(Records with modeling code)

┄┄┄┄┄┄┄┄┄┄

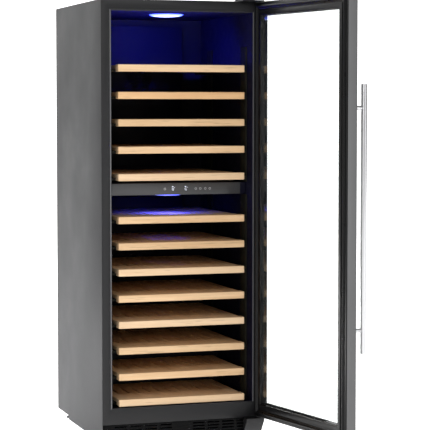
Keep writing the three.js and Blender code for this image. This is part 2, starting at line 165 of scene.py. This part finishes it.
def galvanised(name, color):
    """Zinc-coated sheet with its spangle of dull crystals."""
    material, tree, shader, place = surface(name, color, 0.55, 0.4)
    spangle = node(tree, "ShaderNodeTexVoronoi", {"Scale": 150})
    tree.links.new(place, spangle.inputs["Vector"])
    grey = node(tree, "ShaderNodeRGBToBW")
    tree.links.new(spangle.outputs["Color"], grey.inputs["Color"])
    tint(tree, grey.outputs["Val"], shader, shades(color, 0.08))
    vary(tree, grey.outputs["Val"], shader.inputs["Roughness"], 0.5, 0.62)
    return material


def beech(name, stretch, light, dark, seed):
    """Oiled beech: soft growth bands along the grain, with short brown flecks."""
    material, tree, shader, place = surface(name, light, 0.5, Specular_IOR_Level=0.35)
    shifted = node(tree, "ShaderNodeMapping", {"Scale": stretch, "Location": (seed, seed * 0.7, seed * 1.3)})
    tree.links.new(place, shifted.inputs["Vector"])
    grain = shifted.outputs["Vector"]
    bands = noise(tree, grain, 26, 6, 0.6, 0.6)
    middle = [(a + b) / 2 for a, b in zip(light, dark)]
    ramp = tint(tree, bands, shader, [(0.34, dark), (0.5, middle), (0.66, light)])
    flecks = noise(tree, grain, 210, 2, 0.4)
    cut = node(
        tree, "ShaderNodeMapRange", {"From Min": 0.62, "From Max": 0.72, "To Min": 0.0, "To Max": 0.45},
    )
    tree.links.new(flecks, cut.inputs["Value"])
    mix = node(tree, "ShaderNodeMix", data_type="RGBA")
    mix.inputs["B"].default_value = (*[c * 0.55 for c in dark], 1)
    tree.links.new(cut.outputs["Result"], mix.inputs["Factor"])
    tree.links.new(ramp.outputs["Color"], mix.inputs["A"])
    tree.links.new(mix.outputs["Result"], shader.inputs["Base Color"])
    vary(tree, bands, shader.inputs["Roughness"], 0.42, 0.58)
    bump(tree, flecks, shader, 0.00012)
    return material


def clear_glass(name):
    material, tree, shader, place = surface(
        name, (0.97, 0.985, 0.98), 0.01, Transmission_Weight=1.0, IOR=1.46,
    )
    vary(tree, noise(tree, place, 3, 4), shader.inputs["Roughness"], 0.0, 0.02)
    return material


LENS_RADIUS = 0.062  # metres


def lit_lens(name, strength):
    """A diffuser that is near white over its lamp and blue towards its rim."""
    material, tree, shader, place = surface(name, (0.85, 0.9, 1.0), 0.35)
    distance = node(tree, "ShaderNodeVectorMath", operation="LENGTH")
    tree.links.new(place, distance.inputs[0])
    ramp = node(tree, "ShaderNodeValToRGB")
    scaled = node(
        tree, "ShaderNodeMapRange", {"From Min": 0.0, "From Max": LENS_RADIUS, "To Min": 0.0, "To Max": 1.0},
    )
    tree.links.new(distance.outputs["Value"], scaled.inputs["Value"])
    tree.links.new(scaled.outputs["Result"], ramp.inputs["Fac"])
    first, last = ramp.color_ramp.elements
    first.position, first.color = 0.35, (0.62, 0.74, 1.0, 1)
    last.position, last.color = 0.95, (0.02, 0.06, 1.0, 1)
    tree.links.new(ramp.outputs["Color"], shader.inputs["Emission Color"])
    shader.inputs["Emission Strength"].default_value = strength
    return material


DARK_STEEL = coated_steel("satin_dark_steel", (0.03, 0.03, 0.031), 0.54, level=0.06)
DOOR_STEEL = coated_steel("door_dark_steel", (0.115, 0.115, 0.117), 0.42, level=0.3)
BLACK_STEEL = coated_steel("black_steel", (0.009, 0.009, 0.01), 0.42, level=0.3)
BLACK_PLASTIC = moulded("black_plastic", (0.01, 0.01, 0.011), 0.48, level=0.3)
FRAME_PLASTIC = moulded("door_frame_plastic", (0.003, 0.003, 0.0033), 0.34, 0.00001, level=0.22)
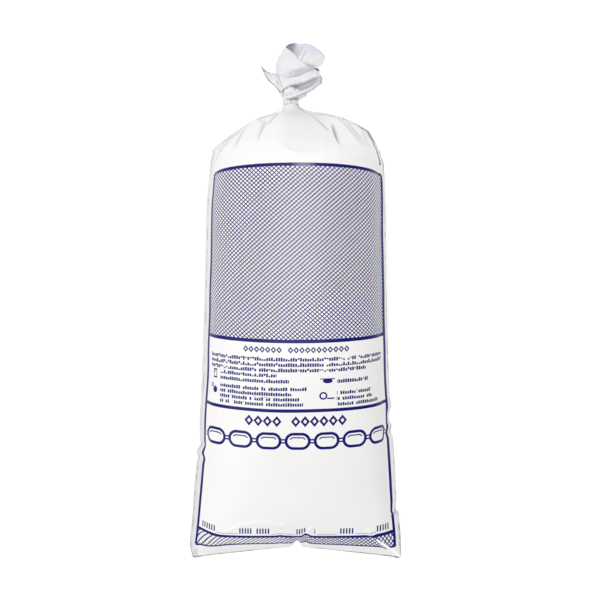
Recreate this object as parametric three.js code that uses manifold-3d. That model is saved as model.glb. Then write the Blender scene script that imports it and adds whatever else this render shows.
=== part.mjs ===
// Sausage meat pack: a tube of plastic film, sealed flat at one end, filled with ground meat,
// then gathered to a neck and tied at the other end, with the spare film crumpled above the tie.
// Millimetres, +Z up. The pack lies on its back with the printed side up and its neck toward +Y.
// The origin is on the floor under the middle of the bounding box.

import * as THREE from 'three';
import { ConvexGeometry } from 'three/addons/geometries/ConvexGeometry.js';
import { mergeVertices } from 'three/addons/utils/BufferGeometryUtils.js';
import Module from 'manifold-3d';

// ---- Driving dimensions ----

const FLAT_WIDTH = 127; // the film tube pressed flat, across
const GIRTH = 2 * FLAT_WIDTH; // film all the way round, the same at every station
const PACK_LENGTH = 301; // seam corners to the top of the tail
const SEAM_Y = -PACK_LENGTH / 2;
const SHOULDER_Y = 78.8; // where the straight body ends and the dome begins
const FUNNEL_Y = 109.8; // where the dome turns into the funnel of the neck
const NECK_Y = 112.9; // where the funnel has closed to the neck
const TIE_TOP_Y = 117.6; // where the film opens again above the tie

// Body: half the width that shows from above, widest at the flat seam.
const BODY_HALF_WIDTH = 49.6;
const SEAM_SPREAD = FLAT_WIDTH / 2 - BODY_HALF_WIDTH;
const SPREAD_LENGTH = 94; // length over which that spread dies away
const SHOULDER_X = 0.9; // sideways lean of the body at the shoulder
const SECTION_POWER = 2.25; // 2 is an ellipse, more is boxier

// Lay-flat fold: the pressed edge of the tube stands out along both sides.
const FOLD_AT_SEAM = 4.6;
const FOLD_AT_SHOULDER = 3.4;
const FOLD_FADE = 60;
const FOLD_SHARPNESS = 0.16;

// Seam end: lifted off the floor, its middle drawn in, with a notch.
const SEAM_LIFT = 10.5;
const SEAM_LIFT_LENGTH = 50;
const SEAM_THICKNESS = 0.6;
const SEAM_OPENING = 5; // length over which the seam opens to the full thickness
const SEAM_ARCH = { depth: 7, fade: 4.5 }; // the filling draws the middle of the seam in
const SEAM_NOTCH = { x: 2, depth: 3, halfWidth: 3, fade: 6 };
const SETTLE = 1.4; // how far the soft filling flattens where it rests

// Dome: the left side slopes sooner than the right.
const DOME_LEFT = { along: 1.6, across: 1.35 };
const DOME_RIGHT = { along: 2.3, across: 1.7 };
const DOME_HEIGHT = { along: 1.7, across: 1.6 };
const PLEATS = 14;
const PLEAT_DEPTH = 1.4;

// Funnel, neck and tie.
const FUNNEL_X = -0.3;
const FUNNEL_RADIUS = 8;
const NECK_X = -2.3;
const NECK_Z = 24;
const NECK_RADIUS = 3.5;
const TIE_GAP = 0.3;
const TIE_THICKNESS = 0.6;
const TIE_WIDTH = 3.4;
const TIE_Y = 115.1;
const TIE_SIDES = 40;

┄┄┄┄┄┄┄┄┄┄

Your task is to quote all of the data word for word.

→ **Answer**:
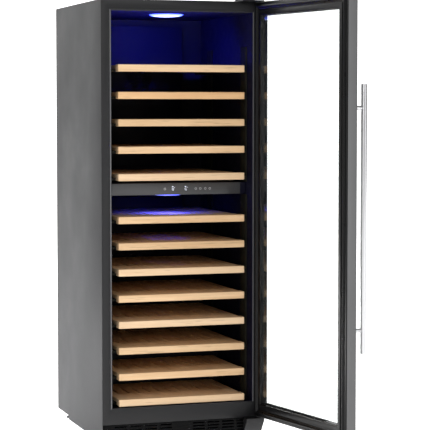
Keep writing the three.js and Blender code for this image. This is part 2, starting at line 165 of scene.py. This part finishes it.
def galvanised(name, color):
    """Zinc-coated sheet with its spangle of dull crystals."""
    material, tree, shader, place = surface(name, color, 0.55, 0.4)
    spangle = node(tree, "ShaderNodeTexVoronoi", {"Scale": 150})
    tree.links.new(place, spangle.inputs["Vector"])
    grey = node(tree, "ShaderNodeRGBToBW")
    tree.links.new(spangle.outputs["Color"], grey.inputs["Color"])
    tint(tree, grey.outputs["Val"], shader, shades(color, 0.08))
    vary(tree, grey.outputs["Val"], shader.inputs["Roughness"], 0.5, 0.62)
    return material


def beech(name, stretch, light, dark, seed):
    """Oiled beech: soft growth bands along the grain, with short brown flecks."""
    material, tree, shader, place = surface(name, light, 0.5, Specular_IOR_Level=0.35)
    shifted = node(tree, "ShaderNodeMapping", {"Scale": stretch, "Location": (seed, seed * 0.7, seed * 1.3)})
    tree.links.new(place, shifted.inputs["Vector"])
    grain = shifted.outputs["Vector"]
    bands = noise(tree, grain, 26, 6, 0.6, 0.6)
    middle = [(a + b) / 2 for a, b in zip(light, dark)]
    ramp = tint(tree, bands, shader, [(0.34, dark), (0.5, middle), (0.66, light)])
    flecks = noise(tree, grain, 210, 2, 0.4)
    cut = node(
        tree, "ShaderNodeMapRange", {"From Min": 0.62, "From Max": 0.72, "To Min": 0.0, "To Max": 0.45},
    )
    tree.links.new(flecks, cut.inputs["Value"])
    mix = node(tree, "ShaderNodeMix", data_type="RGBA")
    mix.inputs["B"].default_value = (*[c * 0.55 for c in dark], 1)
    tree.links.new(cut.outputs["Result"], mix.inputs["Factor"])
    tree.links.new(ramp.outputs["Color"], mix.inputs["A"])
    tree.links.new(mix.outputs["Result"], shader.inputs["Base Color"])
    vary(tree, bands, shader.inputs["Roughness"], 0.42, 0.58)
    bump(tree, flecks, shader, 0.00012)
    return material


def clear_glass(name):
    material, tree, shader, place = surface(
        name, (0.97, 0.985, 0.98), 0.01, Transmission_Weight=1.0, IOR=1.46,
    )
    vary(tree, noise(tree, place, 3, 4), shader.inputs["Roughness"], 0.0, 0.02)
    return material


LENS_RADIUS = 0.062  # metres


def lit_lens(name, strength):
    """A diffuser that is near white over its lamp and blue towards its rim."""
    material, tree, shader, place = surface(name, (0.85, 0.9, 1.0), 0.35)
    distance = node(tree, "ShaderNodeVectorMath", operation="LENGTH")
    tree.links.new(place, distance.inputs[0])
    ramp = node(tree, "ShaderNodeValToRGB")
    scaled = node(
        tree, "ShaderNodeMapRange", {"From Min": 0.0, "From Max": LENS_RADIUS, "To Min": 0.0, "To Max": 1.0},
    )
    tree.links.new(distance.outputs["Value"], scaled.inputs["Value"])
    tree.links.new(scaled.outputs["Result"], ramp.inputs["Fac"])
    first, last = ramp.color_ramp.elements
    first.position, first.color = 0.35, (0.62, 0.74, 1.0, 1)
    last.position, last.color = 0.95, (0.02, 0.06, 1.0, 1)
    tree.links.new(ramp.outputs["Color"], shader.inputs["Emission Color"])
    shader.inputs["Emission Strength"].default_value = strength
    return material


DARK_STEEL = coated_steel("satin_dark_steel", (0.03, 0.03, 0.031), 0.54, level=0.06)
DOOR_STEEL = coated_steel("door_dark_steel", (0.115, 0.115, 0.117), 0.42, level=0.3)
BLACK_STEEL = coated_steel("black_steel", (0.009, 0.009, 0.01), 0.42, level=0.3)
BLACK_PLASTIC = moulded("black_plastic", (0.01, 0.01, 0.011), 0.48, level=0.3)
FRAME_PLASTIC = moulded("door_frame_plastic", (0.003, 0.003, 0.0033), 0.34, 0.00001, level=0.22)
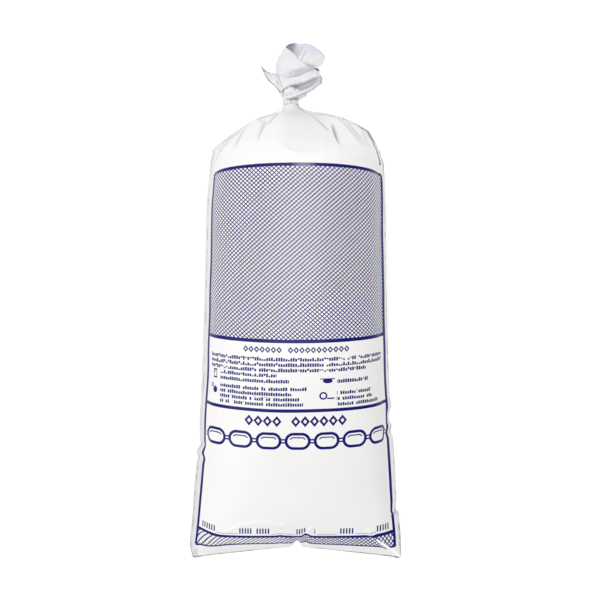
Recreate this object as parametric three.js code that uses manifold-3d. That model is saved as model.glb. Then write the Blender scene script that imports it and adds whatever else this render shows.
=== part.mjs ===
// Sausage meat pack: a tube of plastic film, sealed flat at one end, filled with ground meat,
// then gathered to a neck and tied at the other end, with the spare film crumpled above the tie.
// Millimetres, +Z up. The pack lies on its back with the printed side up and its neck toward +Y.
// The origin is on the floor under the middle of the bounding box.

import * as THREE from 'three';
import { ConvexGeometry } from 'three/addons/geometries/ConvexGeometry.js';
import { mergeVertices } from 'three/addons/utils/BufferGeometryUtils.js';
import Module from 'manifold-3d';

// ---- Driving dimensions ----

const FLAT_WIDTH = 127; // the film tube pressed flat, across
const GIRTH = 2 * FLAT_WIDTH; // film all the way round, the same at every station
const PACK_LENGTH = 301; // seam corners to the top of the tail
const SEAM_Y = -PACK_LENGTH / 2;
const SHOULDER_Y = 78.8; // where the straight body ends and the dome begins
const FUNNEL_Y = 109.8; // where the dome turns into the funnel of the neck
const NECK_Y = 112.9; // where the funnel has closed to the neck
const TIE_TOP_Y = 117.6; // where the film opens again above the tie

// Body: half the width that shows from above, widest at the flat seam.
const BODY_HALF_WIDTH = 49.6;
const SEAM_SPREAD = FLAT_WIDTH / 2 - BODY_HALF_WIDTH;
const SPREAD_LENGTH = 94; // length over which that spread dies away
const SHOULDER_X = 0.9; // sideways lean of the body at the shoulder
const SECTION_POWER = 2.25; // 2 is an ellipse, more is boxier

// Lay-flat fold: the pressed edge of the tube stands out along both sides.
const FOLD_AT_SEAM = 4.6;
const FOLD_AT_SHOULDER = 3.4;
const FOLD_FADE = 60;
const FOLD_SHARPNESS = 0.16;

// Seam end: lifted off the floor, its middle drawn in, with a notch.
const SEAM_LIFT = 10.5;
const SEAM_LIFT_LENGTH = 50;
const SEAM_THICKNESS = 0.6;
const SEAM_OPENING = 5; // length over which the seam opens to the full thickness
const SEAM_ARCH = { depth: 7, fade: 4.5 }; // the filling draws the middle of the seam in
const SEAM_NOTCH = { x: 2, depth: 3, halfWidth: 3, fade: 6 };
const SETTLE = 1.4; // how far the soft filling flattens where it rests

// Dome: the left side slopes sooner than the right.
const DOME_LEFT = { along: 1.6, across: 1.35 };
const DOME_RIGHT = { along: 2.3, across: 1.7 };
const DOME_HEIGHT = { along: 1.7, across: 1.6 };
const PLEATS = 14;
const PLEAT_DEPTH = 1.4;

// Funnel, neck and tie.
const FUNNEL_X = -0.3;
const FUNNEL_RADIUS = 8;
const NECK_X = -2.3;
const NECK_Z = 24;
const NECK_RADIUS = 3.5;
const TIE_GAP = 0.3;
const TIE_THICKNESS = 0.6;
const TIE_WIDTH = 3.4;
const TIE_Y = 115.1;
const TIE_SIDES = 40;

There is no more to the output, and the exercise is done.